Burge's work excels in bringing the story, the period and the nature of the philosophy to the reader in a manner that is both readable, informative and deeply stimulating. It is the kind of secondary text that would inspire a reader to go out and purchase the original texts of these brilliant twelfth cenutry lovers and read even further around the entires scope of twelfth century european religion, politics and philosophy. At the same time it does not lose its emotive discussion, humanising both of these people and making their tragic love story rise fresh to a new century of people. This book is highly recommended.

Rating: 5 stars
Summary: New Light on the Classic Lovers
Review: Shakespeare immortalized the fictional lovers Romeo and Juliet, but for historic doomed lovers, readers have always gone to the story of Heloise and Abelard. The letters between them, written in twelfth century France, are flirtatious, intellectual, dramatic, tragic, and erotic. The world for centuries has been fascinated by the eight letters exchanged by them when they were forced to be apart, but then a few years ago emerged a cache of letters they sent each other while they were also having passionate physical and intellectual exchanges. James Burge has drawn upon the letters old and new to produce _Heloise & Abelard: A New Biography: (HarperSanFrancisco) which is a genial guide to the classic story, a thoughtful and affecting work that explains the times, religion, and politics of a vastly different age. No American reader, however, will come away without thinking about the current influence of conservative or restrictive religious ideals, or of the continued desire of those in power to impose moral values.

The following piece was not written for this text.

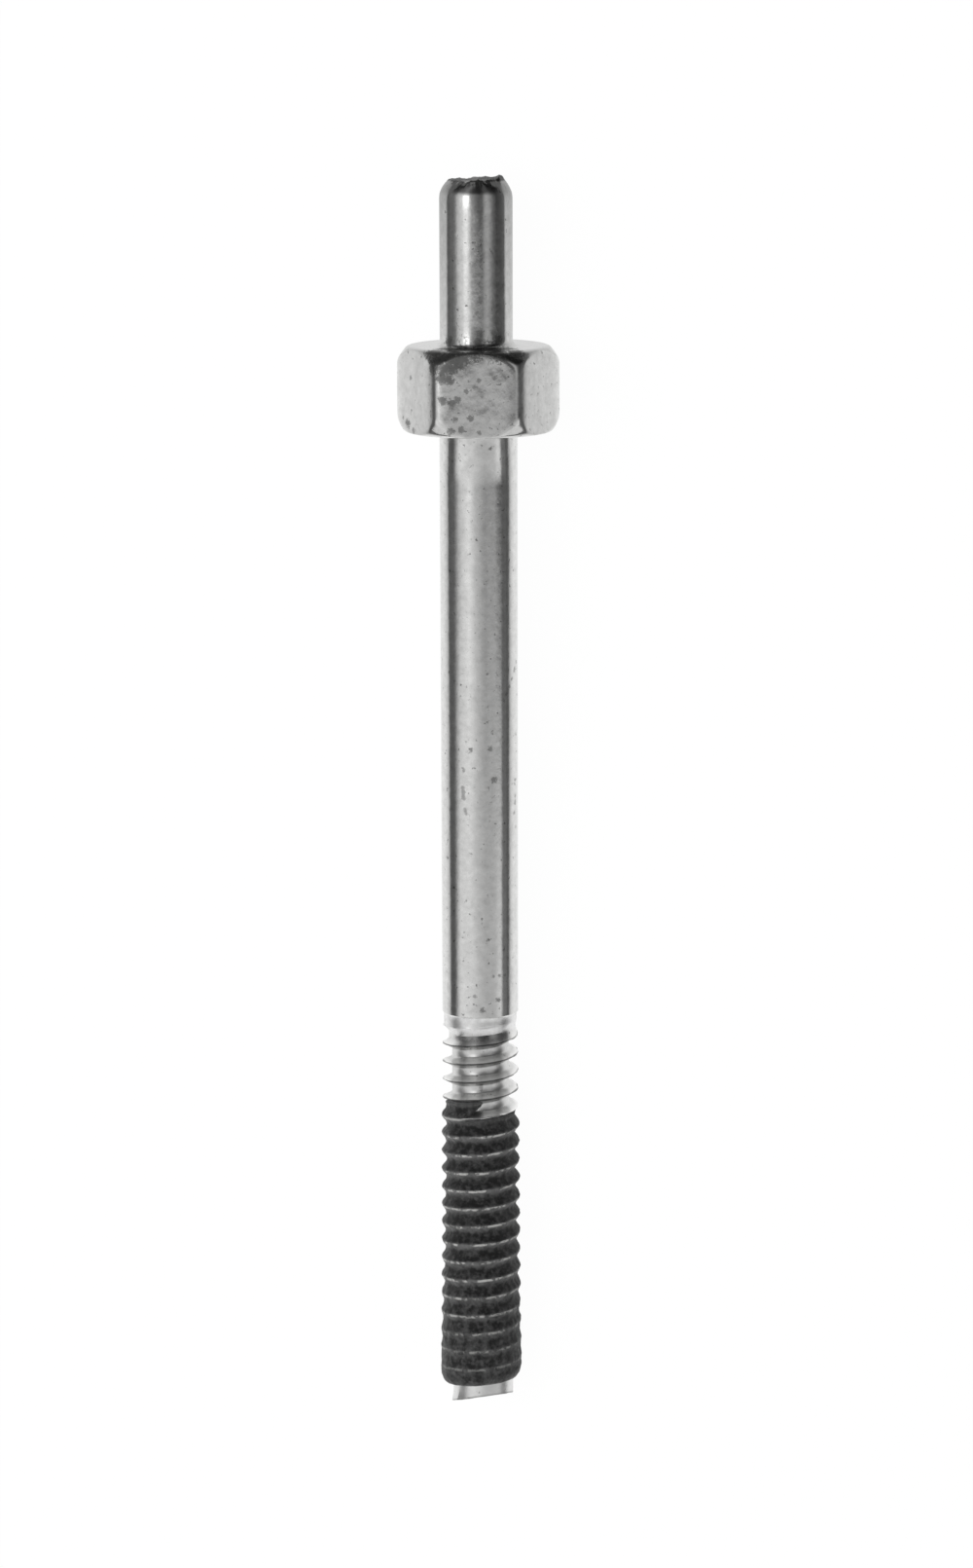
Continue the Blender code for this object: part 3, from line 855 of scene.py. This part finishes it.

In 1115 Abelard was 36 years old, a teacher of logic and master of the Cathedral School at Notre Dame in Paris. Heloise was fifteen years younger when they met. She was the niece of a local Parisian canon named Fulbert, and she came to the attention of Abelard because of her learning and her desire to learn. She became Abelard's pupil, and then his mistress. Even though they spent a lot of time in personal tutorials, they wrote letters to each other. Abelard wrote, "Our desires left no stage of lovemaking untried, and if love could devise something new we welcomed it." Heloise was consumed as well; this couple enjoyed their intellectual exchanges, enjoyed romance, but they really enjoyed sex. At least one time they made love in the refectory of a church. Years later, looking back on the torrid year and a half of their affair, Heloise wrote even as an abbess, "The lovers' pleasures that we enjoyed together were so sweet to me that they can never displease me." When Fulbert found out about the affair, he threw Abelard out, and when Heloise became pregnant, he forced them to get married. It would seem that Fulbert would have been satisfied with the outcome he had engineered, but he was still enraged at the loss of his family's honor, and perhaps at the loss of Heloise as well. He sent his henchmen out to Abelard's house one night, and they castrated him. Abelard became a monk and made Heloise become a nun.

He preceded her in death, when his body was taken back to the crypt of the little church of Heloise's abbey, and she was eventually buried there as well. The Paraclete did not survive the French Revolution, but the lovers' remains were brought back to Paris and became initial celebrity occupants of the newly formed Pére Lachaise cemetery. It may be that the graves of Oscar Wilde and Jim Morrison get more visits there now, but the Gothic Revival monument of Abelard and Heloise does not lack for flowers brought by those captivated by a romantic and frankly sexual story. Burge has been careful to set quotations from the letters in the circumstances of their times. There are, sadly, huge gaps in the story, years we do not know about and thoughts that even these prolific pen-pals kept to themselves; Burge has always indicated when he is making suppositions. He is particularly strong on church history and thought, especially contrasted with the words of Heloise who joined a religious to a sexual rapture. There can be no doubt that these two were serious thinkers and soundly Christian, but theirs was a strikingly modern faith that could accommodate desire and eroticism.